Michelle Rodriguez, who plays the feisty Ana Lucia, is said to be leaving the show at the end of the season. It’s hard to believe, since characters that "die" are presumably being released from purgatory into heaven (or something like that). Ana Lucia, I think, would be going to hell for killing Shannon.

But who knows? One thing’s for certain, Rodriguez — who got her start so brilliantly in “Girlfight” — has not had an easy time of it on the set of “Lost”…

And still there’s another rumor that Cynthia Watros, who plays Libby, is leaving for a CBS sitcom with Tom Cavanagh. What’s really strange about this is that Cavanagh just bombed in the god-awful “Love Monkey.” Shouldn’t there be an appropriate period of mourning — like a couple of seasons? Anyway, Watros also had a Hawaiian DUI this year.

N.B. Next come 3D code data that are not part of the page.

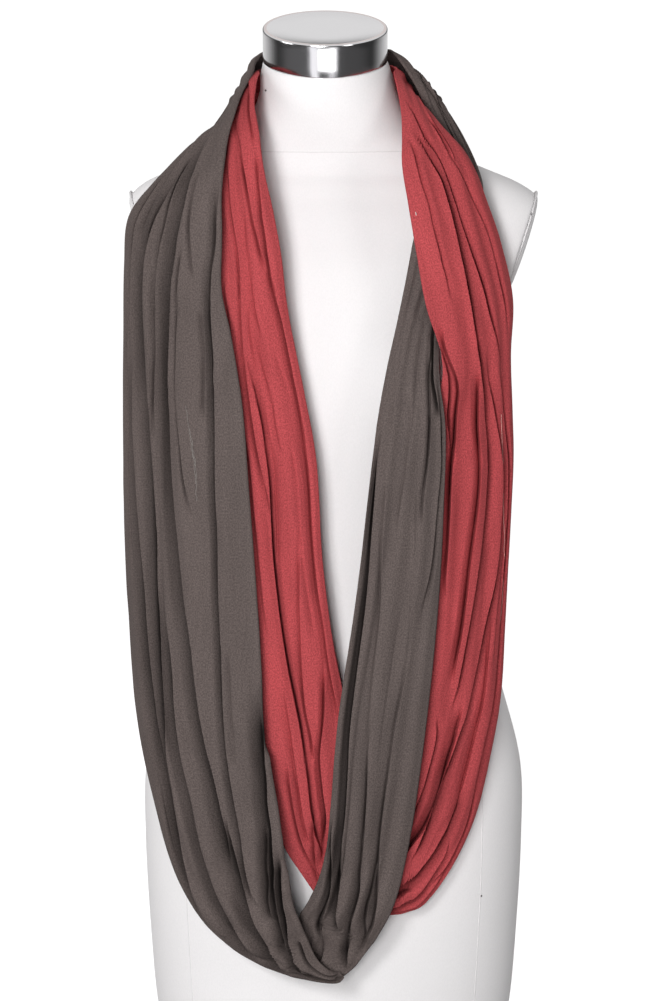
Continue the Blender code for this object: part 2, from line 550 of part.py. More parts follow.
def main():
    """Build every piece in its place."""
    clear_scene()
    place_stand()
    materials = {name: make_material(name, look) for name, look in LOOKS.items()}
    build_form(materials["cover"])
    build_arm_plate("arm_plate_left", -1, materials["cover"])
    build_arm_plate("arm_plate_right", 1, materials["cover"])
    build_neck_cap(materials["chrome"])
    for stretch in STRETCHES:
        build_cloth(stretch, materials[stretch.look])


main()
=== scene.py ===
"""The look of a two-coloured infinity scarf on a dress form.

Two loops of jersey, one dark and one red, hang linked through each other.  Each is one fine sheet
that follows the route of its solids and adds the smaller folds, the curled raw edges and the
knit.  The dress form gets its stretched cover with seams, and the neck its metal cap.

Units are metres, +Z is up, -Y is the front, +X is the wearer's left.  The rows of the long tables
are written in millimetres or hundredths, as the scale beside each kind of row says.
"""
import math
from collections import namedtuple

import bpy
import numpy as np
from mathutils import Matrix, Vector
from mathutils.bvhtree import BVHTree


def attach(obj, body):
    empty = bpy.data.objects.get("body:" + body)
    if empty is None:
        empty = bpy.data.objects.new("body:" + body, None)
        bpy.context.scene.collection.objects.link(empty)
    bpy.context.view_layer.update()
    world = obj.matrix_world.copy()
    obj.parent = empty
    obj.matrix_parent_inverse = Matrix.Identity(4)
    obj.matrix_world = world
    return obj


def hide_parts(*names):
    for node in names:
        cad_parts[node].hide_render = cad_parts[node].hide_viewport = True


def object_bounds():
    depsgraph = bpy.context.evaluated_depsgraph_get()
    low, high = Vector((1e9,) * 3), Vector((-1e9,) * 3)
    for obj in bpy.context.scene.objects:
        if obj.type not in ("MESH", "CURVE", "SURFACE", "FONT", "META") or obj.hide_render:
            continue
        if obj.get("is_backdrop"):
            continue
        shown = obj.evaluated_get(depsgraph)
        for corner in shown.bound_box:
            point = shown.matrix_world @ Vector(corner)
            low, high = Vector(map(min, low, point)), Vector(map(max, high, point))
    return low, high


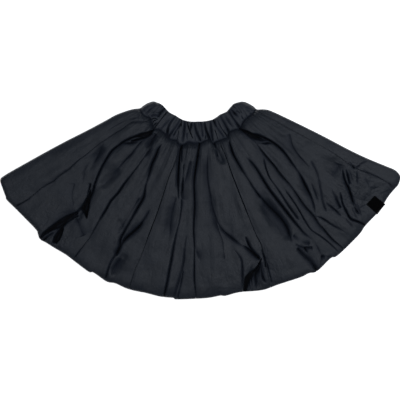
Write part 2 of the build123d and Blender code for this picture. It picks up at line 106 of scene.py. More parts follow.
    ("r2", [3.3, 3.9, 3, 4.5, 4, 6.2], [4.79, 4.79], [5.19, 5.19], 0.08, 0.08, [(295.2, 107.4), (309.8, 79.7), (318.1, 52.8), (323.2, 23.6), (328.2, -2.8), (338.7, -32.3)]),
    ("r3", [3, 4, 5, 3], [3, 3], [4, 4], 0.2, 0.5, [(297.1, 46.4), (309.1, 16.6), (318.8, -11.2)]),
    ("r4", [2.4, 11.9, 4.1], [3.32, 3.32], [1.5, 1.5], 0.08, 0.08, [(337.5, -8.2), (358.6, -23.8), (377.9, -43.2)]),
    ("r5", [1.5, 11.6, 6.5, 0.2], [3.01, 3.01], [1.5, 1.5], 0.08, 0.08, [(309.8, -45.4), (319.7, -45.8), (335.1, -53.4), (354.8, -67.6), (379.8, -81.9)]),
    ("r6", [5.1, 3.2, 0.2], [16, 16], [11.71, 11.71], 0.08, 0.08, [(372.7, 97.8), (365.1, 79.4), (352.1, 64.6)]),
    ("c1", [2.7, 13.5, 23.8, 25.5, 3.5, 23.5], [4.38, 4.38], [1.5, 1.5], 0.08, 0.08, [(380.4, 85.4), (388.5, 53.2), (398.4, 32.9), (406.2, 9.9), (413.5, -16.8), (427.1, -37.3)]),
    ("c2", [0.2, 15, 12.2], [1.5, 1.5], [4.43, 4.43], 0.08, 0.08, [(388.3, 84.5), (394.8, 66.1), (400.4, 42)]),
    ("c3", [2.2, 12.8, 16.9, 26, 26, 26], [2.14, 2.14], [1.64, 1.64], 0.08, 0, [(374.9, 26.2), (381.4, -7.4), (391.6, -29.9), (402.9, -50), (418.7, -56.3), (442, -66.1)]),
    ("c4", [0.5, 10.3, 15], [6.31, 6.31], [1.89, 1.89], 0.08, 0.08, [(360.2, 16), (369.2, -5), (377.5, -20.8)]),
    ("c5", [4, 6, 4], [2.4, 2.4], [3, 3], 0.2, 0.4, [(419.7, 80.2), (421.2, 58.5), (420.4, 34.3)]),
    ("c6", [3, 3, 2.5], [2.4, 2.4], [2.4, 2.4], 0.08, 0.08, [(407, -22.2), (414.5, -35.9), (419.4, -46.9)]),
    ("c7", [3, 3, 2.5], [2.4, 2.4], [2.4, 2.4], 0.08, 0.08, [(419.3, -9.3), (425.7, -26.2), (433, -42.8)]),
    ("c8", [10.9, 3.3, 0.2], [1.5, 1.5], [3.48, 3.48], 0.08, 0.08, [(414.6, 84.9), (403.2, 97.9), (396.5, 105.2)]),
    ("c9", [9.7, 5, 2.8], [1.5, 1.5], [1.5, 1.5], 0.08, 0.08, [(416.7, 83.5), (432.4, 98.2), (447.9, 105.3)]),
    ("c10", [2, 2, 1.5], [8, 8], [6, 6], 0.4, 0.5, [(438.1, 70.6), (446.2, 46.3), (454.3, 24.8)]),
    ("c11", [1.5, 1.5, 1.5], [1.5, 1.5], [7.71, 7.71], 0.08, 0.08, [(446.3, -11.5), (432.6, -19.4), (421.5, -24.3)]),
    ("c12", [1.5, 1.5, 1.5], [12.66, 12.66], [2.8, 2.8], 0.08, 0.08, [(479.1, 16.8), (495.4, 21.6), (511.1, 28.1)]),
    ("b1", [2.4, 6.9, 11.3], [6.35, 6.35], [1.5, 1.5], 0.08, 0.08, [(255.1, -117.3), (274.2, -127), (302.2, -126.8)]),
    ("b2", [14.4, 10, 11, 26], [2.5, 4.9, 5.5, 3.7], [8.3, 10.4, 10.4, 10.4], 0.08, 0, [(259.1, -128.5), (279.3, -149.4), (297, -166.4), (313.7, -192)]),
    ("b3", [6.5, 1, 6.7], [9.14, 9.14], [9.22, 9.22], 0.08, 0.08, [(249.1, -93.9), (274.3, -112.9), (294.1, -116.4)]),
    ("b4", [19.7, 0.5, 0.2], [1.5, 1.5], [5.02, 5.02], 0.08, 0.08, [(278.8, -126.6), (290, -147.8), (296.2, -162.3)]),
    ("b5", [15, 0.8, 4.7], [16, 16], [2.31, 2.31], 0.08, 0, [(323.7, -149.9), (337.2, -151), (350.6, -152.4)]),
    ("n1", [6, 5, 2], [3, 3], [3, 3], 0, 0.3, [(-160.6, 241.7), (-155.7, 234), (-151.3, 226.5)]),
    ("n2", [6, 5, 2], [3, 3], [3, 3], 0, 0.3, [(147.2, 240.1), (142.1, 232.3), (136.5, 223.5)]),
    ("c13", [2, 3, 2], [3, 3], [3, 3], 0.3, 0.4, [(399.1, 84.3), (403.1, 68.1), (408.5, 49.3)]),
    ("c14", [2, 3, 2], [3, 3], [3, 3], 0.3, 0.2, [(502.9, 48.8), (510.7, 37.7), (516.7, 27.8)]),
    ("c15", [3, 5, 4, 2], [3, 3], [3, 3], 0.2, 0.3, [(406.7, 3.8), (414.1, -11.4), (423.4, -26.3), (432.3, -42.7)]),
    ("r7", [2, 3, 2], [3, 3], [3, 3], 0.4, 0.5, [(348.5, 36.3), (360.3, 10.6), (369, -7.4)]),
    ("r8", [2, 3, 2], [3, 3], [3, 3], 0.4, 0.5, [(382.3, -44.1), (401.8, -65), (416.2, -82.8)]),
    ("r9", [2, 3, 2], [3, 3], [3, 3], 0.4, 0.5, [(346.8, -61.7), (373.5, -77.9), (397.7, -93.9)]),
]
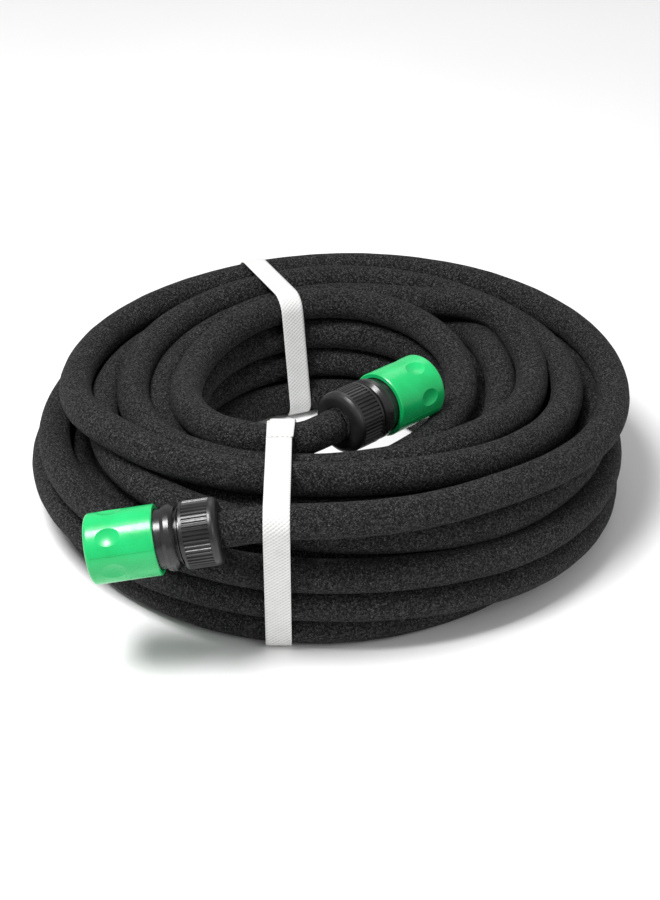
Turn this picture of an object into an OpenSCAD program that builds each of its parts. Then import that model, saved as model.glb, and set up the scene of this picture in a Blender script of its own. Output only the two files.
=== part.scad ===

What no one says about “Lost,” and what seems more pressing, is that its nominal “star” Matthew Fox is off to shoot a big feature film this spring during the show’s hiatus. “We Are... Marshall” is directed by videomaker McG, who lensed “Charlie’s Angels.”

Fox co-stars with Matthew McConaughey, Anthony Mackie, Ian McShane and David Straitharn. He follows “We Are… Marshall” with “Vantage Point,” at which point, if he gets good buzz off the shoots, FOX will start agitating to leave “Lost” himself.

And that’s when Lost becomes a five-season show, with the fifth season being all about looking for Fox’s character. This happened to another Fox a long time ago — Fox Mulder, from "The X Files," when David Duchovny left for his big film career.